June 03, 2013 (3 min read)
In what appears to be a case of first impression, the issue before a WCAB panel was whether an employee, who was a former union member, could be bound to arbitration.
In Chamberlain v. Irwin Industries, Inc., 2013 Cal. Wrk. Comp. P.D. LEXIS – (May 13, 2013), the WCAB, denying defendant employer’s petition for reconsideration, and adopting and incorporating the WCJ’s Report, affirmed the WCAB’s jurisdiction over applicant’s case and that Labor Code section 3201.5 [3201.5] does not compel arbitration of applicant’s case.
Here, the defendant employer and the employee union agreed to an Alternative Dispute Resolution (ADR) program, which was approved by the Administrative Director. Applicant withdrew from the union membership with the defendant employer’s approval prior to the industrial injury and prior to the renewal of the ADR agreement.

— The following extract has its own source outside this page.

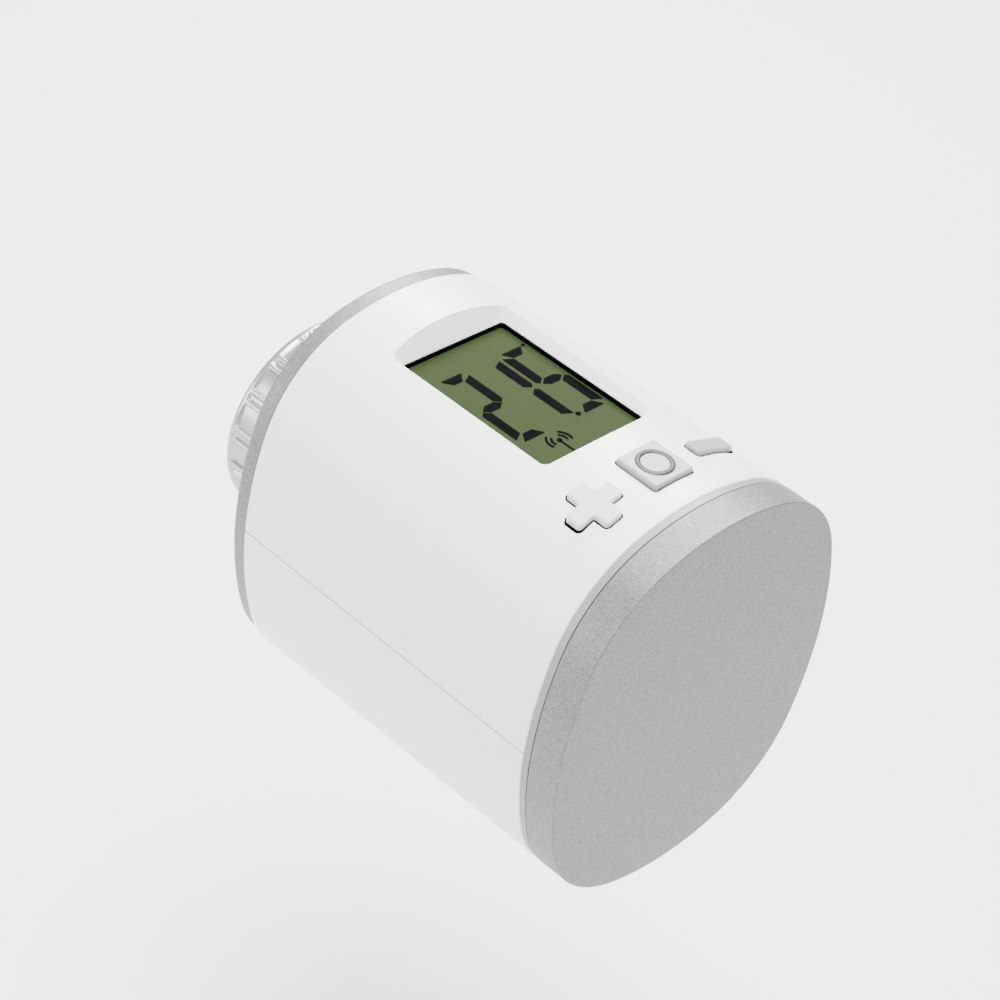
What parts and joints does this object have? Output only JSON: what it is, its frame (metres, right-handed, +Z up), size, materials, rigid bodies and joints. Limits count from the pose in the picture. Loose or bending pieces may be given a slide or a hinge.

The WCJ additionally noted that, once applicant withdrew from the union membership, applicant received no benefit from the union, applicant’s paychecks contained no deductions for union dues, and it was questionable whether the ADR agreement still applied to him as he had become a management employee of the defendant.
The WCJ pointed out that there are no reported cases in which a former union member has been bound to arbitration under Labor Code section 3201.5 [3201.5], that other California court cases enforcing arbitration agreements were either not on point or distinguishable from the case at bar, and that the defendant’s “renewed [ADR agreement] should not be applied or forced upon [applicant] whether in equity or due to public policy.”
Finally, the WCJ examined the operative wording of the ADR agreement in question and found no proof whatsoever “that applicant was either ‘covered by the UNION collective bargaining agreement at the time of injury’ or that he was ‘subject to the provisions of the agreement by subscription or law”.